By midseason, the coaches largely benched Taylor. They replaced him with the rookie Mafe on run downs. Taylor became a situational, one-dimensional pass rusher — and a good one.
That must change. He, they, must be run defenders, too.
Seattle’s outside linebackers are de facto ends in the 3-4, as the last outside defenders on the edge of the interior offensive line. Hurtt says they need to be more disciplined to play the run more effectively and consistently.
“You’ve got to earn the right to rush the passer, you know. That’s the biggest thing,” the defensive coordinator promoted last year from D-line coach said. “Having situational awareness. There’s offensive formations and things of that nature when you know the run is coming, and we have to heighten our awareness for it.

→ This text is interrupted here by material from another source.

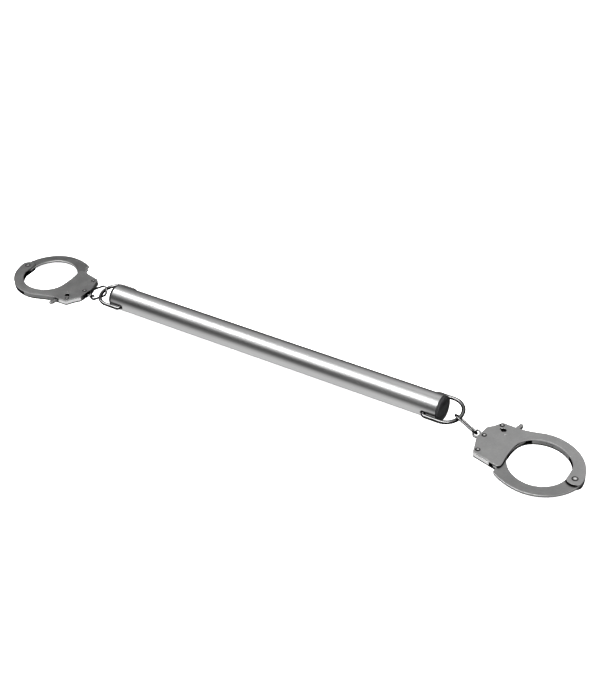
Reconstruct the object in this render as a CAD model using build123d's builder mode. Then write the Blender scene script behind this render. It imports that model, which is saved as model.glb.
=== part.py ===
from build123d import *
import math
import os

# Bar handcuffs: a rigid tube with a ratchet cuff hung on a D-ring at each end.
# Millimetres, +Z up. The origin is the centre of the tube's axis and the tube lies along X.
# The object lies on the plane z = -TUBE_RADIUS, which the tube and both cuffs touch.

# ---- tube and its end fittings ----
TUBE_RADIUS = 12.5
TUBE_WALL = 1.5
TUBE_LENGTH = 376.0
HINGE_INSET = 12.0            # from the tube's end to the D-ring's hinge axis
RING_HOLE_RADIUS = 3.0        # cross hole in the tube wall, wider than the ring's wire
BAR_ROLL_DEG = 9.5            # the bar lies rolled about its own axis, with its far holes up
PLUG_FLANGE_RADIUS = 12.2
PLUG_FLANGE_LENGTH = 3.2
PLUG_BODY_LENGTH = 24.0
PLUG_PLAY = 0.02              # radial, between the plug's body and the tube

# ---- D-ring ----
RING_WIRE = 1.9               # wire radius
RING_BOW_RADIUS = 15.1        # centreline radius of the bow, and half the width of the ring
RING_LEG_END = 193.5          # distance from the origin at which the bow begins
RING_BEND = 3.2               # centreline radius where the ends turn in
RING_END_Y = 7.0              # the ends stop this far from the tube's axis
RING_BORE_PLAY = 0.08         # radial, between the wire and the plug's cross bore

# ---- chain link ----
LINK_WIRE = 1.1               # wire radius
LINK_END_RADIUS = 5.3         # centreline radius of each round end
LINK_SEAT = 4.1               # from the D-ring's wire centre to the link's end centreline

# ---- cuff, seen in its own plane: the bow's pivot is (0, 0) and the lug's rivet is on +X ----
PLATE = 1.4                   # thickness of each cheek plate
GAP = 3.4                     # between the cheek plates
CUFF_THICKNESS = 2 * PLATE + GAP
BOW_THICKNESS = 2.4
LUG_RIVET = (90.9, 0.0)
LEVER_RIVET = (86.0, -20.8)
CASE_RIVET = (84.3, 19.4)
CASE_SPOTS = (LUG_RIVET, LEVER_RIVET, CASE_RIVET)
KEYHOLE = (81.2, -16.1)
STOP_PIN = (76.9, -11.6)
RIVET_RADIUS = 1.75
RIVET_HEAD_RADIUS = 2.3
RIVET_HEAD_RIM = 0.15          # height of the head's straight rim, below its dome
RIVET_HEAD_DOME = 0.55
FOOT_SPREAD = 0.7             # flush foot, spread at 45 degrees into the lower plate
PIVOT_RADIUS = 2.4
PIVOT_HEAD_RADIUS = 2.9
FIXED_PLAY = 0.02             # radial, where a rivet or pin only clamps
RUNNING_PLAY = 0.06           # radial, where a piece turns on a rivet
PIVOT_EYE_RADIUS = 7.4
BOW_EYE_RADIUS = 7.0

# ---- ratchet, on circles about the bow's pivot ----
BOW_INNER_RADIUS = 62.0
TOOTH_ROOT_RADIUS = 67.4
TOOTH_TIP_RADIUS = 69.0
TOOTH_PITCH_DEG = 2.2
TOOTH_COUNT = 18
FIRST_TOOTH_DEG = 23.9
SHOULDER_RADIUS = 68.4        # the sharp shoulder that ends the bow's smooth outer edge
SHOULDER_DEG = 29.0
RELIEF_RADIUS = 66.0          # bottom of the notch between the shoulder and the first tooth
RELIEF_DEG = 24.8
BOW_TIP_DEG = -17.4
BOW_HEEL_RADIUS = 68.1        # outer corner of the bow's end
BOW_NOSE_RADIUS = 64.6        # where the end's straight bevel meets its round nose
PAWL_TIP_RADIUS = 69.3        # the pawl's teeth rest just clear of the bow's
PAWL_TEETH_DEG = (-2.3, 4.3)
PAWL_TOOTH_DEPTH = 1.6
CHANNEL_RADIUS = 69.7         # the lock spacer leaves everything inside this radius open
CASE_WALL_END = 68.5          # the case's side wall ends here, short of the corner at the bow

# ---- lug ----
EYE_CENTRE = (8.3, -0.8)      # from the lug's rivet, along and across the lug
EYE_RING_RADIUS = 3.3         # centreline radius of the eye
EYE_WIRE = 0.95               # section radius of the eye
EYE_TWIST_DEG = -30.0         # the eye is twisted this far about the lug's length
LUG_THICKNESS = 2.8
LUG_BOSS_RADIUS = 4.4
LUG_NECK_HALF_WIDTH = 2.4

# ---- keyhole and post ----
KEYHOLE_RADIUS = 2.5
KEY_SLOT_LENGTH = 4.0
KEY_SLOT_WIDTH = 1.8
KEY_POST_RADIUS = 1.1
STOP_PIN_RADIUS = 1.0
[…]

“For our young players to do that, it’s discipline. For our veteran guys, it’s recognizing, because if you do that and you’re more consistent with stopping the run and committed to it, now you’ve earned more rights to go rush the passer. That’s the big thing.”

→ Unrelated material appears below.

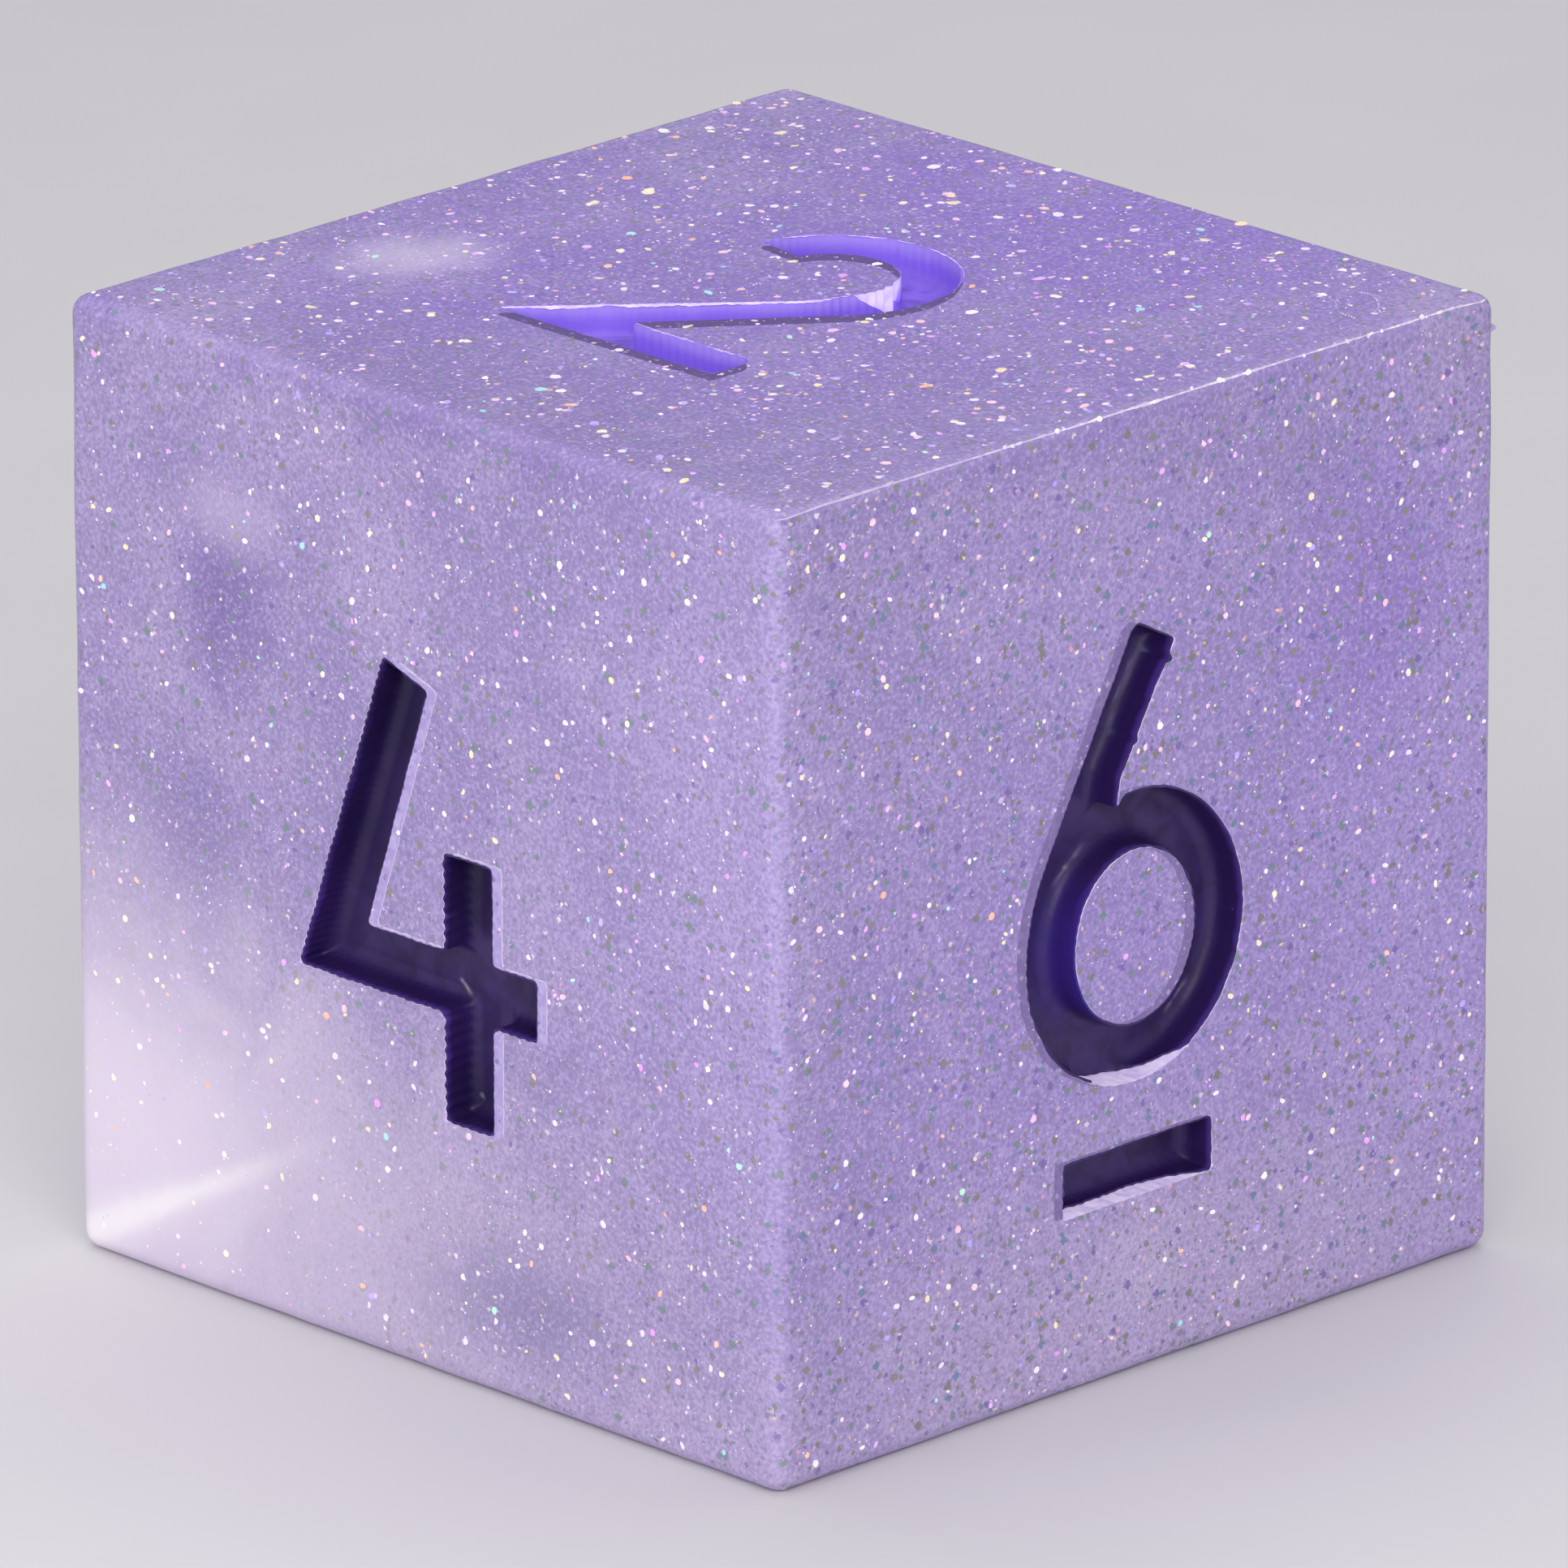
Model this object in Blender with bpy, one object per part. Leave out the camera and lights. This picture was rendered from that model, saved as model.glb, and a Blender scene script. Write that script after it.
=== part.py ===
"""A six-sided die cast in glitter resin, with a painted numeral engraved in each face.

Run it with blender --background --python part.py, or from Blender's text editor.
Sizes here are millimetres and turn into metres where a mesh is made. The origin is the
middle of the face the die rests on, and +Z is up. Opposite faces add up to seven.
"""

import math

import bmesh
import bpy
from mathutils import Matrix, Vector

METRES_PER_MM = 0.001

# Cast body
EDGE_LENGTH = 16.0
HALF_EDGE = EDGE_LENGTH / 2
EDGE_RADIUS = 0.35
EDGE_SEGMENTS = 5
SEAM_EDGE_RADIUS = 0.12  # the rim where the mould's cap closes is left almost sharp

# Engraving and its paint
ENGRAVING_DEPTH = 0.70
CUTTER_OVERSHOOT = 0.5  # how far a cutter stands out of its face
PAINT_GAP = 0.02  # clearance between the paint and the walls of its recess
PAINT_FLOOR_FILM = 0.12
PAINT_WALL_FILM = 0.06
PAINT_RIM_DEPTH = 0.10  # the film on the walls stops this far below the face

# Numerals: strokes, and how finely their round stretches are divided
STROKE = 1.05
NUMERAL_HALF_HEIGHT = 3.70
ARC_STEP = 7.5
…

Seven months after Seattle’s 2022 season ended with the wild-card playoff loss at San Francisco, Hurtt is still shaking his head at this: The Seahawks finished in the top ten in the NFL in sacks (45), but...
“Last year we finished tied seventh for sacks last year — and we couldn’t stop the run to save our life,” he said. “So I imagine you get more opportunities to (pass) rush by defending the run game better. That’s the part nobody ever talks about.
“They act like we got three sacks on the season when we finished tied for seventh, but, you know, nobody ever thinks Seattle can play.”
That’s because last season the Seahawks couldn’t stop the run, and the 49ers ran them out of the three games Seattle lost to San Francisco.
If these Seahawks back up their talk so far this summer with improved rushing defense this fall, they can challenge the 49ers’ quest to repeat as NFC West champions.
If all this Seahawks talk about run defense is just that, talk, the rugged Niners are likely to steamroll Seattle to another division title.
“We’re making a point from day one,” Nwosu said. “That’s the emphasis on the whole defense, is not letting anybody run the ball.”